- Exercise requirements
Beginning at the first line of the data, print each line exactly, stopping after the line that contains "# All lengths are in metres.".

** Start Data extract **

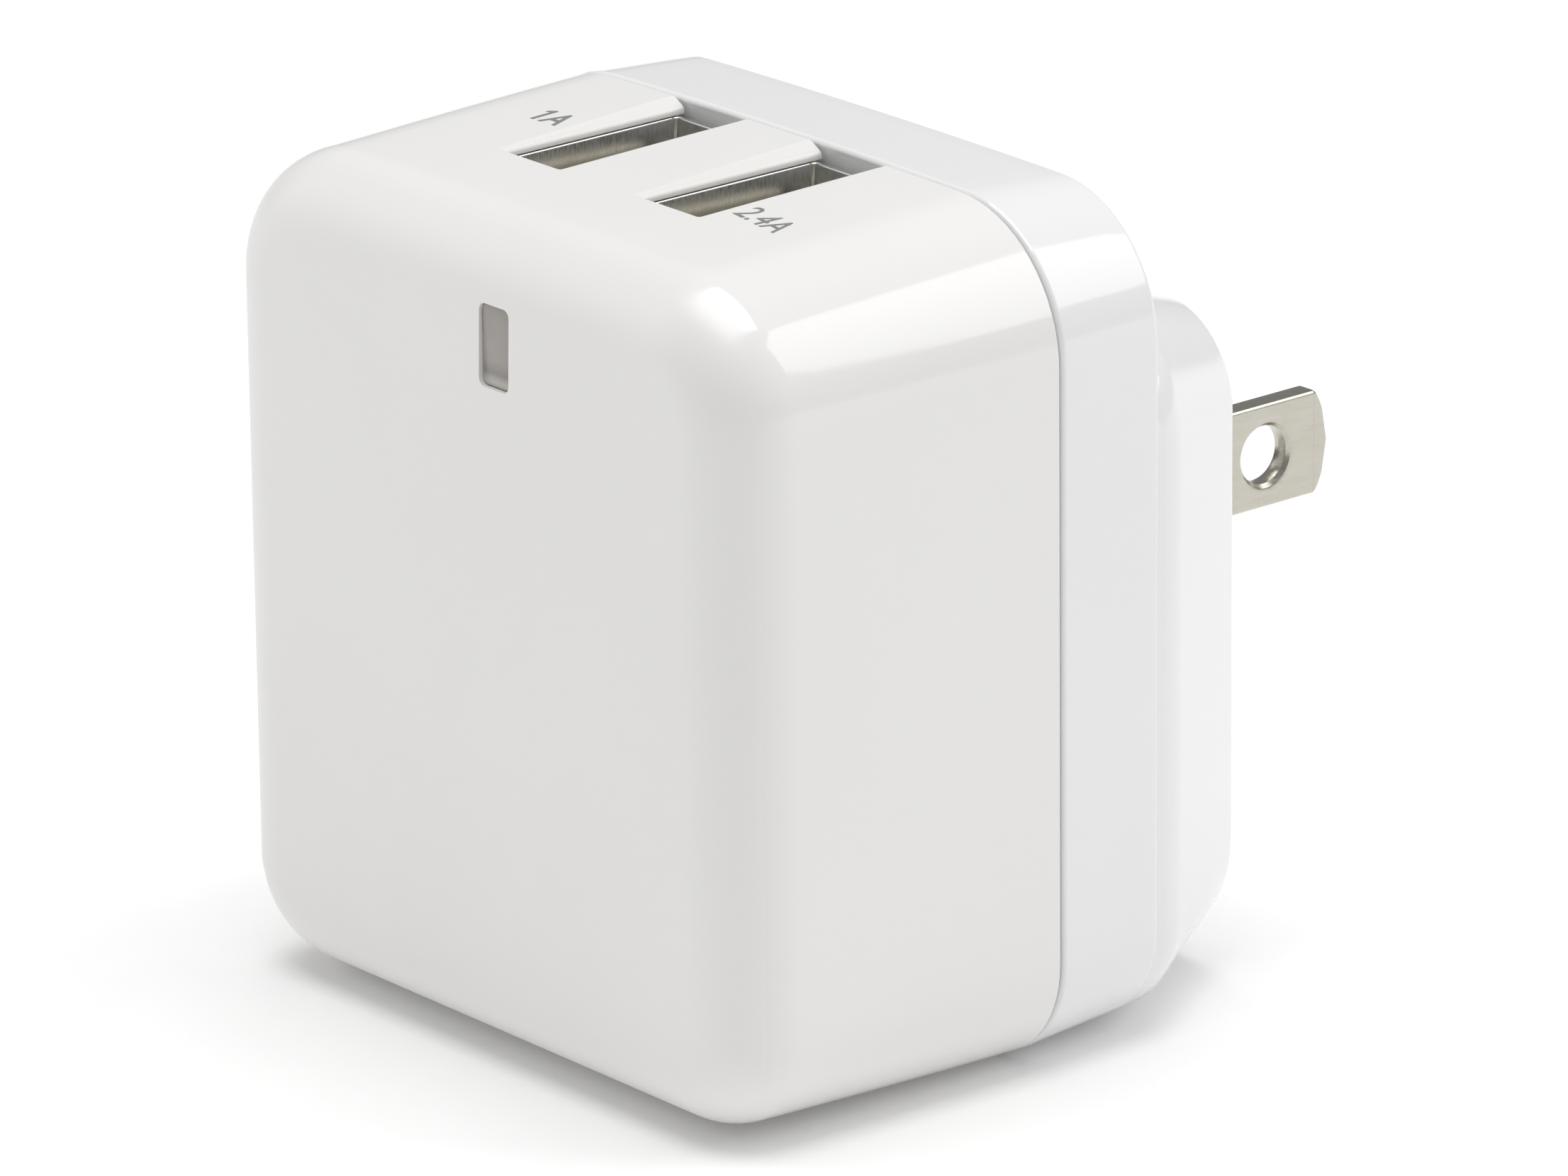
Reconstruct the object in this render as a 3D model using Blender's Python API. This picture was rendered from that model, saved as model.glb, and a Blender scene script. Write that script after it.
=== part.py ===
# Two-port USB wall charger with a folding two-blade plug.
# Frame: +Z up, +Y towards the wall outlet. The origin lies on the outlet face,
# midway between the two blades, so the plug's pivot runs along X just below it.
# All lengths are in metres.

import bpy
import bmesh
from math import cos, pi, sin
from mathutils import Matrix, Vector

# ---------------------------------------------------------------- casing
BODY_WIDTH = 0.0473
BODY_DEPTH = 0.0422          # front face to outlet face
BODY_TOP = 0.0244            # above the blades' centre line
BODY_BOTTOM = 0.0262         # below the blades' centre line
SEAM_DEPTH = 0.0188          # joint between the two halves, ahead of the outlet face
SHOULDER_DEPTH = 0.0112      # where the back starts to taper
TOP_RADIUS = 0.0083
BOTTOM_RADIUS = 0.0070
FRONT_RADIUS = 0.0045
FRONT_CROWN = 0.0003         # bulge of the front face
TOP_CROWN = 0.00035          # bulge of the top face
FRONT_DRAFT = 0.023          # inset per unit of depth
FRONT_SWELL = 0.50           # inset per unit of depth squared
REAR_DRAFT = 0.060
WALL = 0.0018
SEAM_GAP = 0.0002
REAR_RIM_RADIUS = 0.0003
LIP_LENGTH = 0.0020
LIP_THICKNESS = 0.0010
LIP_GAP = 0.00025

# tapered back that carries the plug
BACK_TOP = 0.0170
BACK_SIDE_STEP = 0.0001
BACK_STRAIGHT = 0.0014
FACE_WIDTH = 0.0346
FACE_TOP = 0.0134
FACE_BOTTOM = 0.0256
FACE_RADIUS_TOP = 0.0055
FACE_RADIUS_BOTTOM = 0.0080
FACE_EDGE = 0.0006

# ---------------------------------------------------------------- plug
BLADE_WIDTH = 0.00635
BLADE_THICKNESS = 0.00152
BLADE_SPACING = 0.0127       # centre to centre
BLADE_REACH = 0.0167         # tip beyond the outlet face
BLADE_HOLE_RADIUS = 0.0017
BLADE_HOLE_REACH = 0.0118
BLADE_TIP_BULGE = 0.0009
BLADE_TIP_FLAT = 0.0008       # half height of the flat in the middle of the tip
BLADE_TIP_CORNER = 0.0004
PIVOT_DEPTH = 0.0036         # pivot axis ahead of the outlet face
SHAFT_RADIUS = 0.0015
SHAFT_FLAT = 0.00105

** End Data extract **

- Exercise result
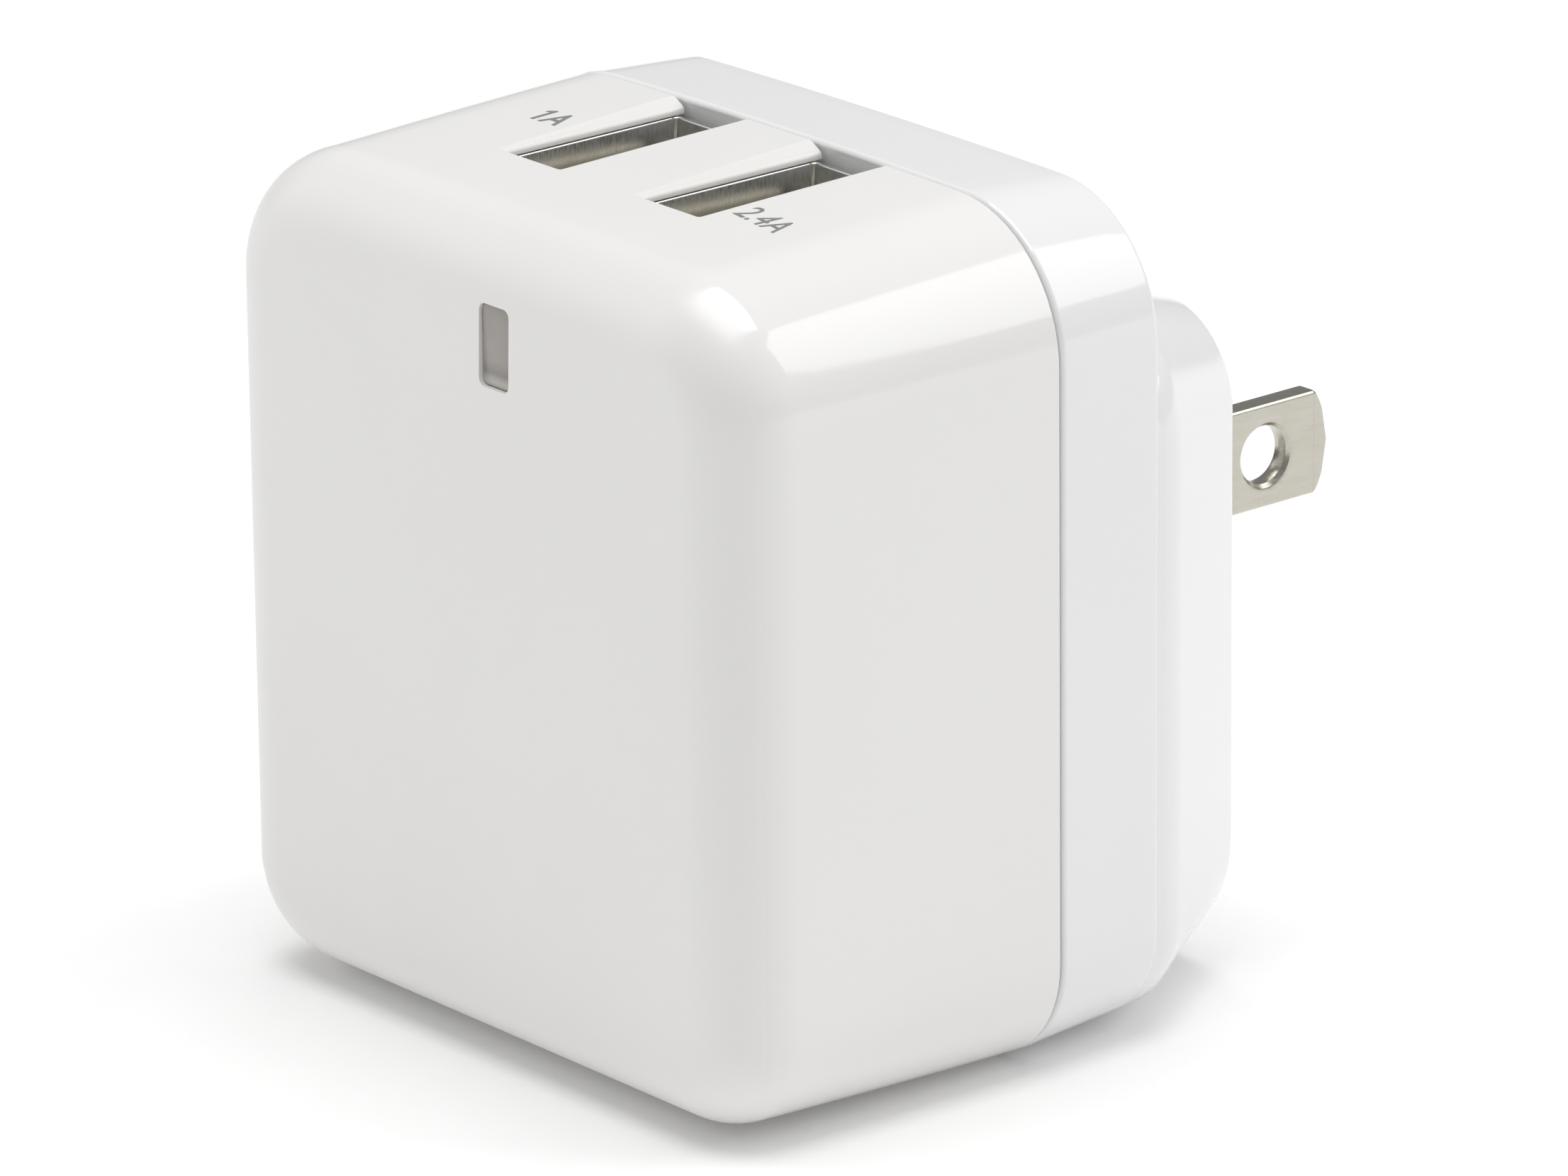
Reconstruct the object in this render as a 3D model using Blender's Python API. This picture was rendered from that model, saved as model.glb, and a Blender scene script. Write that script after it.
=== part.py ===
# Two-port USB wall charger with a folding two-blade plug.
# Frame: +Z up, +Y towards the wall outlet. The origin lies on the outlet face,
# midway between the two blades, so the plug's pivot runs along X just below it.
# All lengths are in metres.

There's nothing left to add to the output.